The Kennebunk Select Board has been discussing the public works facility and one question they’ll have to answer soon is if the transfer station would be included in future upgrade proposals. The transfer station is privately operated. Tammy Wells photo

KENNEBUNK – As the town contemplates upgrading and adding to the public services facility on Sea Road, a decision will soon have to be made whether the transfer station, currently operated by a private firm, will stay in the plan.

“To move forward, the first decision is around the transfer station and if the board wants it to remain on this site or relocate it,” said Public Services Director Brian Laverriere.

The Select Board has been looking at the Public Services facility for the past few years and about $2.86 million had been budgeted, but as it turned, out, that wasn’t nearly enough, said Laverriere. In the fall of 2019, Kennebunk contracted with Sebago Technics to assess the situation – building on a 2016 assessment, which revealed the need for new space and perhaps a rehab of the existing building.

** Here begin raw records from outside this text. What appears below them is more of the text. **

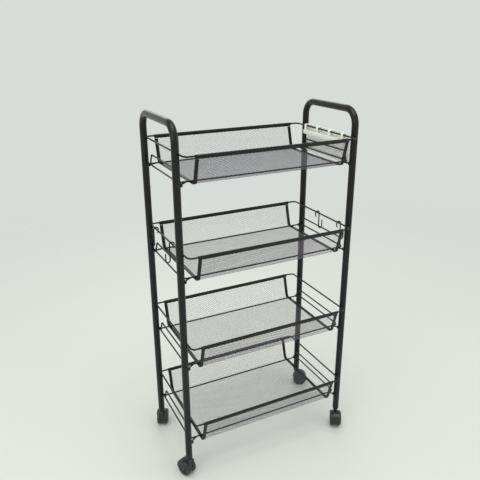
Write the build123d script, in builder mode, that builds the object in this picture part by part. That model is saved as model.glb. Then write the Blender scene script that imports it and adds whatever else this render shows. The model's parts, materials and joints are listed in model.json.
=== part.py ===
"""Four-tier mesh basket cart on swivel casters.

Millimetres. +X is the cart's length, +Y its back, +Z up.
The origin lies on the floor, at the middle of the four posts.
"""

import os

from build123d import *

# Overall sizes
POST_X = 213.3  # half the distance between the end frames
POST_Y = 100.5  # half the distance between the two posts of a frame
FRAME_TOP = 850.0  # top of the handle bars
TIER_SHARES = (0.9211, 0.6735, 0.4206, 0.1806)  # rim wire heights over FRAME_TOP
BASKET_DEPTH = 56.0  # rim wire down to lower wire, centre to centre

# End frames
TUBE_D = 16.0
TUBE_WALL = 1.2
HANDLE_R = 34.0  # bend radius on the centre line

# Baskets
RIM_WIRE = 4.0
LOWER_WIRE = 3.6
RIM_OVERHANG = 22.5  # rim wire beyond the posts' centres, front and back
RIM_CORNER = 10.0
LOWER_TUCK = 0.15  # lower wire past the posts' inner sides, front and back
LOWER_REACH = 3.5  # lower wire beyond the rim wire at each end
LOWER_CORNER = 10.0
LOOP_HEIGHT = 22.0  # end loop's top over the lower wire
LOOP_CORNER = 4.0
LOOP_SHARE = 0.89  # end loop's half width over the lower wire's
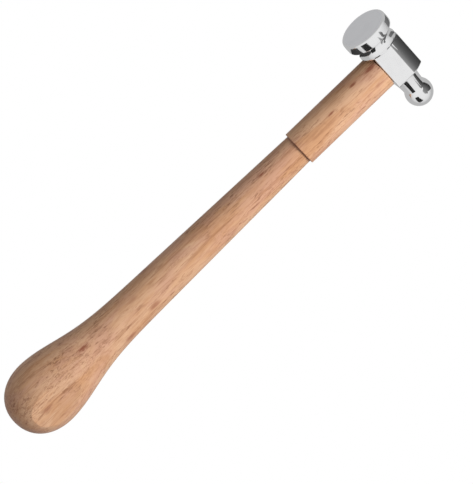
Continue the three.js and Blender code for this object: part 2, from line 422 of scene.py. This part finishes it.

In a July workshop, board chair Blake Baldwin pronounced the current public services facilities as “not fit for people to work in.”

Laverriere said the current building could be renovated for vehicle storage, and a new building constructed for administration, mechanics bays and a wash bay. He said the price tag would be about $16 million.

With wetlands taking up much of the space not currently in use and other operations on the site – like the transfer station, snow dump, bottle redemption center, treasure chest shop, storage for items belonging to the town, police department and fire department, the dog park, and more, available land is an issue.

And so is traffic flow on the site, which Laverriere said is a considerable concern.

Dipping into the wetlands as a location for the transfer station – and paying the associated wetland impact fees – would cost about $720,000, Laverriere estimated.

Board member Shiloh Schulte said there have been inconsistencies at the transfer station, “but getting rid of it entirely and saying “good luck” is a nonstarter for me.”

Kennebunk has curbside pickup for recycling and trash, but the transfer station and recycling center is designed for disposal of items that cannot be picked up at curbside.

Laverriere said the private firm has a contract that runs until 2025. He said if the transfer station were to ever return to the town for operation, he would prefer it be on the same site as other public services. He said the current thinking is that a transfer station could be placed on the Sea Road lot with a different entrance, but would have to impact the wetlands to do so.

Board member Peter Brewitt said his preference is to eliminate the transfer station, indicating he believed private industry could take up the slack. “There are much cheaper options than this transfer station,” he said.

Board member Wayne Berry said he tended to agree. He noted the town would have to spend $720,000 with no return, and pointed out the town itself is charged fees when it takes items there for disposal.

“I’m not sure it should be the town’s responsibility,” Berry said.

“There’s no way I can ask taxpayers to pay $720,000,” to dispose of items at a place already considered expensive, said board member Frank Paul.

Schulte said he is concerned if there is no means of disposal in town, unwanted items will just get thrown out. He said he doesn’t like the $720,000 tab and is concerned about cutting into wetlands.

There was considerable discussion.

Baldwin said it will be up to the voters to decide, and the discussion that evening would be the first of several. He said people he talks to say they don’t personally use the transfer station but they like having it and it is considered an amenity.

Resident Sharon Staz said the transfer station is important to many, that she believes there needs to be a facility in town and it makes sense that it would be comingled at the public services facility.

Resident Brenda Robinson urged the board to consider the age of the population and their needs. Referring to the costs associated with disposal, she said she recently hired someone to remove items from her property, at 25 percent of what it would have cost for her to do so at the transfer station.

Baldwin suggested putting together a task force to look at the matter, and that the board would discuss the matter on Dec. 8 and again at a workshop scheduled for Dec. 15.